# MSN Messenger:MAC certificate



## ama050 (Nov 2, 2010)

Alright kiddos - I'm not an idiot (although I am new here.) but I need help & my tech guys at my school are idiots.

Here's the situation: Last week, I couldn't connect to the school internet (WPA2:enterprise, using Cisco Clean Access, wireless) and so I deleted my preferences for my wireless network so I could re-connect - it worked, but I have found that I am missing a MSN Messenger:MAC certificate. I've cleared my messenger history (which helped once upon a time), deleted (with CleanMyMac) messenger, reinstalled it, deleted the plist, cache, downloaded Adium, and I just cannot connect. I should probably mention that I'm running MSN Messenger:MAC 8.. the newest edition that just came out.
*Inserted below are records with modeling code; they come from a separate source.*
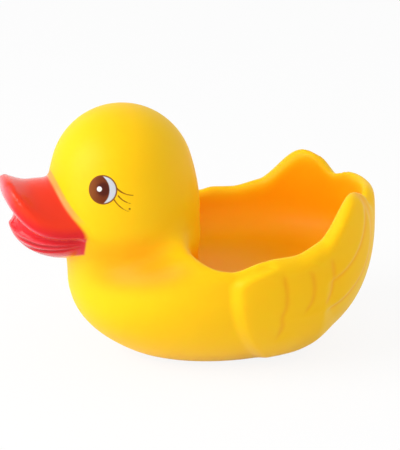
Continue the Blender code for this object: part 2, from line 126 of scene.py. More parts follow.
# Bill, an arched upper half with a rolled edge over a scooped and folded lower half
BILL_ROOT = 62.0
BILL_LENGTH = 29.7
BILL_HALF_WIDTH = 24.0
BILL_BACK = 48.0
BILL_SQUARENESS = 2.5
BILL_REACH_LIMIT = 1.25
BILL_ARCH_LIMIT = 1.3
BILL_TOP_HEIGHT = 77.3
BILL_TIP_RISE = 2.0
BILL_TIP_SPAN = (0.6, 1.0)
BILL_LIP_HEIGHT = 58.0
BILL_LIP_SWEEP = 13.5
BILL_LIP_CURL = 4.0
BILL_LIP_THICKNESS = 3.5
BILL_ROUNDING = 3.0
BILL_BLEND = 2.5
BILL_BEAD = 0.5
BILL_BEAD_WIDTH = 2.6
BILL_DISH = 0.3
BILL_DISH_INSET = 7.0
BILL_DISH_WIDTH = 3.6
LOWER_BILL_HALF_WIDTH = 22.0
LOWER_BILL_LENGTH = 23.2
LOWER_BILL_DEPTH = 17.4
LOWER_BILL_BACKSET = 66.0
LOWER_BILL_HEIGHT = 61.8
LOWER_BILL_LIFT = 0.25
LOWER_LIP_SWEEP = 7.0
MOUTH_GAP = 2.2
MOUTH_BLEND = 0.8
LOWER_LIP_ROUNDING = 2.0
TONGUE_BLEND = 1.2
TONGUE_HALF_WIDTH = 20.5
TONGUE_LENGTH = 21.5
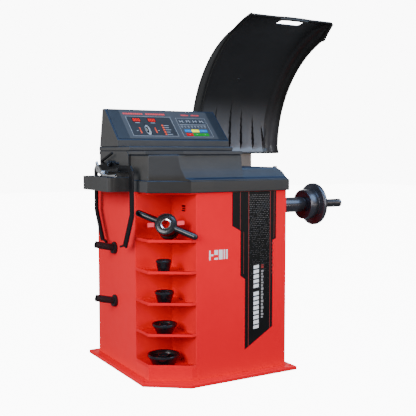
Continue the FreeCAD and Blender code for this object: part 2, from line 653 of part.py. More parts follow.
def console():
    top = "body_top + deck_thick"
    keep(prism("platform_body", "XY_Plane", [
        ("-console_left", "body_back"), ("-console_left", "-platform_front"),
        ("step_x1", "-platform_front"), ("step_x2", "console_front"), ("step_x2", "body_back")],
        "platform_thick", top), "console_base")
    side = [("console_front", "console_floor"), ("console_front", "console_lip"),
            ("console_top_y", "console_top"), ("console_ridge", "console_top"),
            ("console_back", "console_floor")]
    body = prism("console_body", "YZ_Plane", side, "console_left + console_right", "-console_left")
    inner = sketch_on(body, "YZ_Plane", "console_inside", "moulding - console_left")
    polygon(inner, [("console_front + moulding", "console_floor"),
                    ("console_front + moulding", "console_lip - moulding / 2"),
                    ("console_top_y + moulding / 2", "console_top - moulding"),
                    ("console_ridge - moulding / 2", "console_top - moulding"),
                    ("console_back - moulding", "console_floor")])
    pocket(body, inner, "console_left + console_right - 2 * moulding", "console_pocket")
    left_x = -size("console_left")
    right_x = size("console_right")
    round_edges(body, "8", lambda edge: abs(edge.Length - (right_x - left_x)) < 0.1
                and edge.BoundBox.ZMin > size("console_top") - 1, "console_round")
    keep(body, "console_housing")
    rise = size("console_top") - size("console_lip")
    run = size("console_top_y") - size("console_front")
    slope = math.degrees(math.atan2(rise, run))
    face_long = math.hypot(rise, run)
    turn = Rotation(Vector(1, 0, 0), slope)
    slant = "sqrt((console_top - console_lip)^2 + (console_top_y - console_front)^2)"
    facia = box("facia", (0, 0, 0), ("console_left + console_right - 2 * face_margin",
                                     slant + " - 2 * face_margin", "face_thick"))
    along = size("face_margin") / face_long
    place(facia, "-console_left + face_margin",
          "console_front + %.5f * (console_top_y - console_front)" % along,
          "console_lip + %.5f * (console_top - console_lip)" % along, turn)
    keep(facia, "control_panel")
    board = box("board", (0, 0, 0), ("console_left + console_right - 160", slant + " - 70",
                                     "board_thick"))
    sunk = turn.multVec(Vector(0, 35, -size("board_gap") - size("board_thick")))
    place(board, "-console_left + 80", "console_front + %.3f" % sunk.y, "console_lip + %.3f" % sunk.z, turn)
    studs = []
    for i, x in enumerate(("-console_left + 100", "console_right - 120")):
        for j, up in enumerate((45, face_long - 50)):
            stud = doc.addObject("Part::Cylinder", "board_stud_%d%d" % (i, j))
            stud.Radius = 4
            bind(stud, "Height", "board_gap - moulding - 0.3")
            root = turn.multVec(Vector(0, up, -size("board_gap")))
            place(stud, x, "console_front + %.3f" % root.y, "console_lip + %.3f" % root.z, turn)
            studs.append(stud)
    keep(fuse("board_whole", board, *studs), "control_board")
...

My sign-in screen just hangs, and then it eventually stops trying to sign in. Adium says "Error: Reading error" and eventually stops trying to connect & says "Network Offline". I think what I need (for my school's network) is the certificate that authenticates it with clean access. But I know it's not the servers/my machine because I was at a local coffee shop & was able to connect messenger there, no problem. I've even gone so far as to delete Clean Access, and all that jazz. I've done everything short of wiping my system clean (extreme? definitely.) 

I'm computer literate, so somewhat-advanced techniques are welcomed here. Truly. If anyone knows how to get a certificate so I can put it in my keychain, please, please, tell me. The reason I believe it needs a certificate, is because when I sign on AIM with Adium, my AIM name has a little certificate beside it, and messenger doesn't.

I have exhausted all that I know to do. I can use the online messenger, but i prefer the application for the webcam.. if anyone knows how to fix this, please, help. I'm (very close) to desperate.

-ama


----------



## ama050 (Nov 2, 2010)

forget msn messenger - nobody could fix it. not even my tech guys. i'm still convinced it's the certificate.. if you can find another Mac that can connect w/msn, i'd suggest copying their m$ intermediate certificates..

however, i don't know many people with macs... so i decided to set up msn through jabber for ichat.

http://allforces.com/2005/05/06/ichat-to-msn-through-jabber/

the server i used was chrome.pl - the instructions were very clear, but it took me about 2 hours to do it (idk, it shouldn't, but it did.) the main problem was connecting with a server..

but there you go. should anyone else have this problem, try the other macs first, then try ichat/jabber/msn thing. 
best of luck.
-ama


----------



## Headrush (Feb 9, 2005)

I used to do that myself but often found that the transport servers at times would log the MSN account in and out, quite annoying. 

I eventually switched to running Openfire server and using the Kraken plugin to handle the MSN transport myself. It using very little processing power and the connection has been rock solid since. Since I only us MSN for chat with a few friends that haven't moved to AIM or Gmail/Jabber, I have the option of turning things off like mail alerts too.


----------